# Britney Spears: Verlobt sie sich heute?



## Stefan102 (16 Dez. 2011)

​
Läuten bei Britney Spears (30) schon bald die Hochzeitsglocken? Laut TMZ wird Jason Trawick (40) der Pop- Prinzessin heute Abend die Fragen aller Fragen stellen.

Verschiedene Freunde des Pärchens sollen das „große Geheimnis“ bereits im Voraus verraten haben, auch Britney sei darüber informiert und warte nur noch auf den romantischen Moment. Angeblich will der 40-Jährige seiner Liebsten im traditionsreichen Las Vegas einen Antrag machen. Ob die beiden im US-amerikanischen Sündenpfuhl auch gleich Nägel mit Köpfen machen werden, ist noch nicht bekannt. Für Britney wäre eine spontane Hochzeit in Vegas keine Neuheit: Im Januar 2004 schloss die Sängerin dort eine Kurz-Ehe mit ihrem Jugendfreund Jason Alexander, die nach nur 58 Stunden annulliert wurde und - inklusive Guinness-Buch der Rekorde-Eintrag - zum Medienspektakel des neuen Jahres wurde.

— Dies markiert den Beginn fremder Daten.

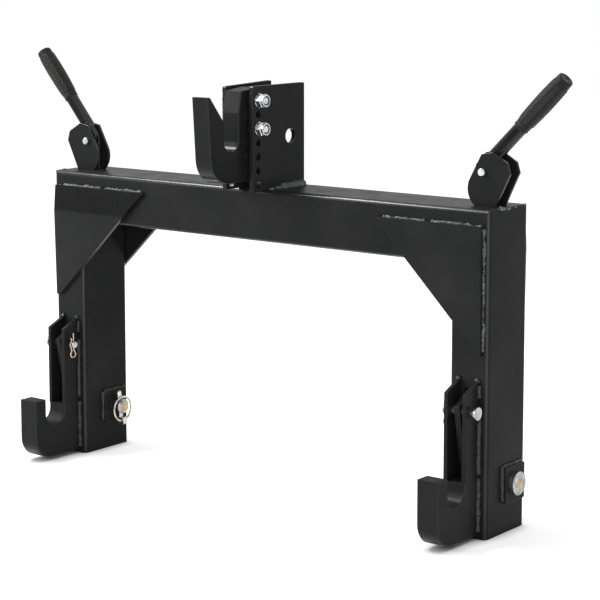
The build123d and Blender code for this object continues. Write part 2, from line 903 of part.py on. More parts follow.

Jason feiert heute außerdem seinen vierzigsten Geburtstag. Wie wir über Twitter erfahren durften, hat Britney ihm ein kostspieliges Confederate-Motorrad geschenkt. Sie wolle ihn damit für sein gutes Aussehen in ihrem Musik-Video zu „Criminal“ belohnen, schreibt sie. Wir sind gespannt, ob Jason seiner großen Verehrerin heute tatsächlich einen Brillanten an den Finger stecken wird. Promiflash hält euch natürlich auf dem Laufenden.
(Quelle: promiflash)


----------



## Q (19 Dez. 2011)

> Sie wolle ihn damit für sein gutes Aussehen in ihrem Musik-Video zu „Criminal“ belohnen, schreibt sie.



hm happy09 immerhin dafür


----------



## Nina* (20 Dez. 2011)

Hoffentlich klappts diesmal :thumbup:


----------